Even before Goldman’s leadership volunteered to give up their bonuses, it was clearly shaping up to be a miserable year for bonuses in the financial services industry.


“But now, Goldman’s move has put enormous pressure on its peers to accept nothing but a base salary this year as well,” said David Schmidt, of compensation consultancy James F. Reda & Associates. “They’ve set the standard—and everyone else will fall in line.”


Already, overseas banks Barclays and UBS have followed Goldman’s lead and announced last week they would forfeit any bonuses this year.


UBS also noted it will overhaul its executive compensation model next year.

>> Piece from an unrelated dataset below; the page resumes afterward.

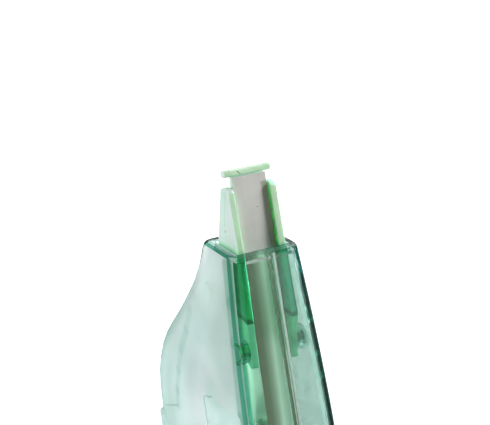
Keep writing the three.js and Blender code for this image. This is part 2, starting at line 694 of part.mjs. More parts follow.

Bonuses will not be paid to UBS executives right away but will be held in escrow, a move that would allow the company to claw back pay after it has been awarded.


In the U.S., pressure has been mounting, particularly on Citigroup and insurer American International Group, to make a similar move. New York state Attorney General Andrew Cuomo, for one, publicly called out executives at both companies last week after Goldman’s revelation.


“After four consecutive quarterly losses, it seems only fair that top executives should shoulder their fair share of these difficult economic times,” Cuomo asserted after Citigroup announced November 17 that it would eliminate about 52,000 jobs. “It would send the wrong message for Citigroup’s top brass to collect bonuses while investors, taxpayers, and now Citigroup’s own employees suffer.”


At Citigroup, which received $25 billion in capital from the Treasury last month, top executives received nearly $65 million in bonuses and stock awards last year, according to its 2008 proxy filing.


AIG, which lost $25 billion in the third quarter and has needed $150 billion in financing from the Treasury, dished up roughly $28 million in bonuses and incentive payments to its top officers last year, according to its proxy filing.


It’s unclear what executives at these and other financial companies would be entitled to if they do end up collecting bonuses this year, but certainly it would be a fraction of what they took home in 2007.


In Goldman’s case, top executives turned down year-end payouts that could have amounted to more than $50 million combined, according to a Financial Week analysis of Goldman proxy filings and annual reports since 1999.


Goldman has never awarded its executive officers bonuses that totaled less than 1.3 percent of earnings since it became a publicly traded company, according to the analysis.


The lowest total level of annual bonuses that Goldman has awarded its officers: $43.8 million in 2002, when the company generated $3.3 billion in earnings on $14 billion in revenue, virtually unchanged from its 2001 earnings number.


So far this year, Goldman has reported $23.8 billion in net revenue and $4.4 billion in pretax earnings through the first nine months of the fiscal year that ends November 28.


It is widely expected to post a loss for the fourth quarter—its first loss since going public. But Goldman’s top tier still could have lined up for bonuses totaling $57.2 million, if the year-end payouts were based on the historically low 1.3 percent-of-earnings benchmark.


“This could just be a one-time gesture, given the economic climate and the [political] circumstances surrounding a number of banks and financial institutions,” said Jim Allen, senior policy analyst at the CFA Institute. “But there’s a chance it could be reflective of a new compensation model at financial firms, one that takes a longer-term view and is essentially risk-based. That would be much more significant.”